The following are some of the key risks of using your credit card to fund your investments.
Risk No. 1: Poor Investments
One of the underlying assumptions about credit card arbitrage is that it's possible to find a "safe" investment that will earn you a significantly higher rate of return on the money you borrowed to invest. But in a difficult financial environment, those vehicles are harder to find.
"People who traditionally do arbitrage well are investment professionals," notes Karnani. "Why should anyone recommend it for the average individual as a way to make a relatively small amount of savings?"
When credit card companies begin pulling back from zero percent offers, or suddenly change the terms to charge you more on your loan, the three percent interest rate from a high-yield savings account isn't going to net you any profit. And don't just look at the interest you could earn – you've got to know the terms of the investment you're making. If you needed to withdraw your money early, would you be charged a penalty? How much?

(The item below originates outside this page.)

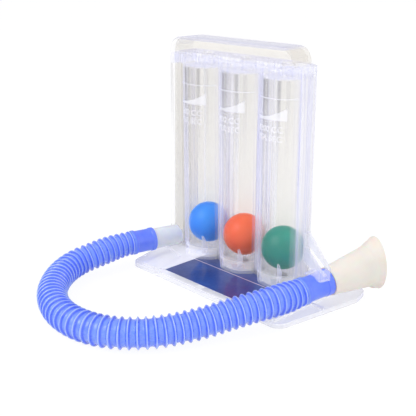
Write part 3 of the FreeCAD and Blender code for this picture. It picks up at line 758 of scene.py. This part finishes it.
FRONT_CLEAR = clear_plastic(
    "front_clear", CLEAR, LAVENDER, veil=0.04, rim=0.85, marks=(0.62, 0.35, 0.25), glow=0.03)
REAR_CLEAR = clear_plastic(
    "rear_clear", WARM_CLEAR, LAVENDER, veil=0.4, marks=(0.0, 0.4, 0.3), glow=0.03)
SEAT_CLEAR = clear_plastic("seat_clear", CLEAR, LAVENDER, veil=0.18, rim=0.9, glow=0.28)
FOOT_CLEAR = clear_plastic("foot_clear", CLEAR, LAVENDER, veil=0.2, rim=0.95, glow=0.25)
BASE_CLEAR = clear_plastic(
    "base_clear", BASE_MILK, BASE_EDGE, veil=0.5, rim=0.9, gloss=SATIN, glow=0.06)
HOLDER_CLEAR = clear_plastic("holder_clear", HOLDER_MILK, LAVENDER, veil=0.35, rim=0.9)

paint(FRONT_CLEAR, "front_shell")
paint(REAR_CLEAR, "rear_shell")
paint(SEAT_CLEAR, *("seat_" + side for side in COLUMNS))
paint(FOOT_CLEAR, *("inlet_foot_" + side for side in COLUMNS))
paint(BASE_CLEAR, "base_plate")
paint(HOLDER_CLEAR, "tube_holder")
paint(frosted_plastic("nozzle_frost"), "nozzle")
paint(cuff_plastic(), "cuff_nozzle", "cuff_mouthpiece")
paint(ivory_plastic(), "mouthpiece")
paint(card_print(), "base_label")
for name, colour in BALL_COLOURS.items():
    paint(ball_plastic(name + "_plastic", colour), name)


# Stage

FLOOR_HALF = 6.0
FLOOR_WHITE = (0.9, 0.9, 0.9, 1)
FLOOR_GLOW = 1.06
SHADOW_SHARE = 0.12
SKY_STRENGTH = 0.8
# From the horizon up to straight overhead
SKY_BANDS = [
    (0.0, (1, 1, 1, 1)),
    (0.12, (0.95, 0.95, 0.97, 1)),
    (0.35, (0.56, 0.56, 0.70, 1)),
    (0.6, (0.6, 0.6, 0.75, 1)),
    (0.85, (1, 1, 1, 1)),
]


def make_floor():
    """A white floor that keeps a light shadow."""
    corners = np.array([(-1, -1, 0), (1, -1, 0), (1, 1, 0), (-1, 1, 0)]) * FLOOR_HALF
    mesh = bpy.data.meshes.new("floor")
    mesh.from_pydata(corners.tolist(), [], [(0, 1, 2, 3)])
    floor = bpy.data.objects.new("floor", mesh)
    bpy.context.scene.collection.objects.link(floor)
    finish = Finish("floor_white")
    finish.set(Base_Color=FLOOR_WHITE, Roughness=0.9)
    path = finish.node("ShaderNodeLightPath")
    straight = finish.combine("MAXIMUM", path.outputs["Is Camera Ray"], path.outputs["Is Transmission Ray"])
    seen = finish.combine("MAXIMUM", straight, path.outputs["Is Glossy Ray"])
    share = finish.ramp(seen, 0.0, 1.0, 0.0, 1 - SHADOW_SHARE)
    glow = finish.node("ShaderNodeEmission")
    glow.inputs["Strength"].default_value = FLOOR_GLOW
    mix = finish.node("ShaderNodeMixShader")
    finish.wire(share, mix.inputs["Fac"])
    finish.wire(finish.shader.outputs["BSDF"], mix.inputs[1])
    finish.wire(glow.outputs["Emission"], mix.inputs[2])
    finish.wire(mix.outputs["Shader"], finish.output.inputs["Surface"])
    mesh.materials.append(finish.material)
    floor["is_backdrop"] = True


def make_world():
    """A white room seen directly, and a lavender sky with a bright top for light and reflections."""
    world = bpy.data.worlds.new("studio")
    world.use_nodes = True
    bpy.context.scene.world = world
    nodes, links = world.node_tree.nodes, world.node_tree.links
    ground = nodes["Background"]
    place = nodes.new("ShaderNodeTexCoord")
    parts = nodes.new("ShaderNodeSeparateXYZ")
    links.new(place.outputs["Generated"], parts.inputs["Vector"])
    ramp = nodes.new("ShaderNodeValToRGB")
    links.new(parts.outputs["Z"], ramp.inputs["Fac"])
    fill_bands(ramp, SKY_BANDS)
    links.new(ramp.outputs["Color"], ground.inputs["Color"])
    ground.inputs["Strength"].default_value = SKY_STRENGTH
    white = nodes.new("ShaderNodeBackground")
    white.inputs["Color"].default_value = (1, 1, 1, 1)
    path = nodes.new("ShaderNodeLightPath")
    mix = nodes.new("ShaderNodeMixShader")
    links.new(path.outputs["Is Camera Ray"], mix.inputs["Fac"])
    links.new(ground.outputs["Background"], mix.inputs[1])
    links.new(white.outputs["Background"], mix.inputs[2])
    links.new(mix.outputs["Shader"], nodes["World Output"].inputs["Surface"])


def make_lamp(name, place, size, power):
    """A soft square lamp that faces the middle of the object."""
    data = bpy.data.lights.new(name, "AREA")
    data.size = size
    data.energy = power
    lamp = bpy.data.objects.new(name, data)
    lamp.location = place
    low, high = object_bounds()
    middle = [(a + b) / 2 for a, b in zip(low, high)]
    way = np.array(middle) - np.array(place)
    tip = math.atan2(math.hypot(way[0], way[1]), -way[2])
    lamp.rotation_euler = (tip, 0, math.atan2(-way[0], way[1]))
    bpy.context.scene.collection.objects.link(lamp)


make_floor()
make_world()
make_lamp("key", place=(-0.25, -0.75, 0.75), size=0.6, power=4.5)
make_lamp("fill", place=(0.8, -0.1, 0.45), size=0.7, power=2.0)
bpy.context.scene.view_settings.view_transform = "Standard"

Risk No. 2: Creating a Debt Habit
An often unforeseen consequence of engaging in behaviors like credit card arbitrage is actually psychological in nature. "It encourages terrible financial behavior," says Karnani. "It's not financially healthy for people to get used to seeing large numbers on their credit card statements and carrying high levels of debt."
Risk No. 3: Defaulting on the Loan
The money that you get from the credit card company is a loan. If you fail to repay the company according to the terms of the loan, you're in default. When that happens you'll be charged a late fee but, more importantly, the credit card company can immediately change the terms of your loan and charge a much higher interest rate, think 19 or 29 percent. Costs can mount quickly, and not only nullify any financial gain, but actually saddle you with debt that could take months or years to repay.
Unexpected life changes can quickly deplete liquidity you may have been planning to use to make the monthly payments. "Credit card arbitrage works great on paper but the trouble comes when someone abruptly loses a job, gets extremely ill or has a major accident," says Kendall Peterson of CreditWhisperer.com. "It puts you in a situation where, overnight, you owe more money than you can pay off. No one plans for those types of things to happen to them."
(For more, read The Importance of Your Credit Rating.)
Risk No. 4: Credit Score Setbacks
Engaging in credit card arbitrage could hurt your credit score in several ways:
- Opening a new line of credit typically hurts your score
- Borrowing money on the new card increases your utilization ratio (how much credit you have available vs. how much you're currently using). A higher utilization ratio results in a lower credit score.
- Increasing your overall debt to income ratio is a negative.
- Making just one late payment can spell disaster, as timely payments account for 30 percent of your overall credit score.
Risk No. 5: Rule Changes
According to Curtis Arnold, founder of Cardratings.com: "The rules of the game have changed. It's a tough environment. What was considered hard and fast in the credit world is being changed overnight." Credit card companies aren't required to give advance notice, and you may not even realize the terms have changed. "You toss out a letter that looks like junk mail, but it's actually notifying you of important changes on your account," says Arnold.
Companies can change your payment due date, shorten your billing cycle, raise your interest rate and add fees all without you being aware of the change. The implications can be serious. "Say you borrow $10,000, and overnight the company eliminates the cap on the offer," says Arnold. "Suddenly you're charged three percent interest on your loan balance which means you now have to pay least $300 for the loan; the rate of return on your investment must match up for you to net a profit."
(For more, see How to Read Loan and Credit Card Agreements.)
The Bottom Line
While some people may have the financial discipline and capacity to engage in credit card arbitrage, there are significant risks that should not be overlooked. "The days of making a lot of money this way — it's a risky venture. However, there are still some offers out there that might make sense for people with the right approach and discipline," says Arnold.
To have the highest probability of success, Arnold gave the following tips.
- Carefully read the terms of the credit card company's offer.
- Do the math to make sure that after expenses are paid, it's going to pay a reasonable rate of return.
- Set up an auto-pay system for the monthly payment.
- Join an online social media group to keep up with the latest industry trends, traps and tips.
- Look for balance transfer offers with no expiration dates. These offers may have a higher interest rate but you can lock in that rate until you pay the balance off in full, which significantly extends your investing time horizon.
- Have a "plan b" to quickly access liquid savings and repay the loan in full, if necessary.
If all of these steps are followed, you have a better chance at making credit card arbitrage work, but it's still a risky maneuver.